Why, then — asked Mendoza — have there been such strong responses to Shapiro’s campus appearances, with students considering his views, like those of the alt-right, to be beyond the pale? In fact, Mendoza added, Shapiro is one of the few people who has managed to unite the far-left Black Lives Matter movement and the alt-right in protest against him.
Shapiro replied:
Only because they’ve never listened to anything I’ve said or read anything that I’ve written. I’ve been banned on campuses for speaking about free speech and about diversity of thought and against racism, and in these speeches, I explicitly rip the alt-right, white ethnocentrism, white superiority and any concept of it.
At California State/Los Angeles there was essentially a riot when I arrived, professors were telling their students that I was a KKK sympathizer. KKK sympathizers not only don’t wear yarmulkes, but KKK sympathizers don’t dump a candidate like Donald Trump specifically over his failure to smack down the KKK on national TV.
Giving his take on the rise of the Boycott, Divestment and Sanctions (BDS) movement across US campuses, Shapiro said it has to do with the overall philosophy of the political Left. “If they see someone in a room with $5 and someone else with $1, they assume that the person with the $1 was screwed by the other,” he said. “The same thing holds for international affairs. They…see that Israel is rich and prosperous and free and…the Palestinians are poor and repressed. And…that must be Israel’s fault, and therefore, [we] shouldn’t do business with Israel.”
This, he said, “gives students a feeling of unearned moral superiority. It also means you’re going to end up siding with some of the worst people on earth, because a lot of the worst people on earth are poor and living in dire circumstances, specifically because of the philosophies they impose or the choices that they make. So, the campuses that are willing to countenance BDS or have ex-terrorists debate — DePaul was willing to have an ex-Palestinian terrorist — are the same campuses that will actually send a police force to block me from speaking about BDS, for example.”

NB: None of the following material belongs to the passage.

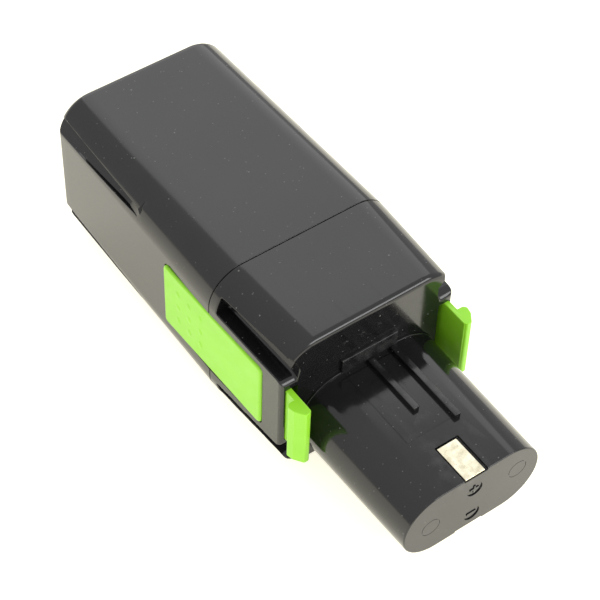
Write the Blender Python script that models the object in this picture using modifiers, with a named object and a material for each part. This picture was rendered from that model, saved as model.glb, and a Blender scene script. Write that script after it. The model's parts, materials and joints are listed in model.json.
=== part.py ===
"""Slide-in stick battery pack for a cordless drill.

Frame: origin at the bottom centre of the bounding box, +X along the pack towards the contact tower,
+Y to the right-hand latch, +Z up as the pack lies on its flat side. The helpers take millimetres,
with x counted from the pack's rear end; the empty "pack_frame" moves that zero to the origin.
"""
import math

import bmesh
import bpy
from mathutils import Matrix, Vector

MM = 0.001

# Driving dimensions, in millimetres
CELL_DIAMETER = 22.2
CELL_LENGTH = 43.0
CELL_PITCH = 22.6          # centre to centre, in the body's two by two stack
TOWER_CELL_Y = 11.8        # each tower cell's centre, to either side

SHOULDER_X = 129.0         # front face of the collar
SEAM_X = 92.0              # joint between the rear shell and the collar
TOWER_LENGTH = 52.5
TOTAL_LENGTH = SHOULDER_X + TOWER_LENGTH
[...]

Shining a spotlight on this issue is the “best antidote,” Shapiro said, because “most people don’t pay much attention to campus affairs,” and pressure on administrations actually has an effect.
He also dismissed the notion that it is possible to mobilize all students, Jewish or otherwise, against the phenomenon. Most, he said, are too busy “studying or drinking or having sex.” However, he added, “The ones who are engaged should know how to fight, and there I think there is a bit of a disservice done. A lot think that the best way to counter [BDS] and have their views heard is to be nice and cordial, when unfortunately that’s not the way it works on campus.”
Finally, Mendoza asked Shapiro about the possible role that Trump’s Jewish son-in-law, Jared Kushner, might play in negotiating a peace deal between Israel and the Palestinians.
No one is going to do this, Shapiro replied, “because it’s essentially a religious conflict that is incapable of bridging so long as one side of the conflict is interested in destroying the other… The best thing the Trump administration could do is be hands-off and allow Israel to defend itself.”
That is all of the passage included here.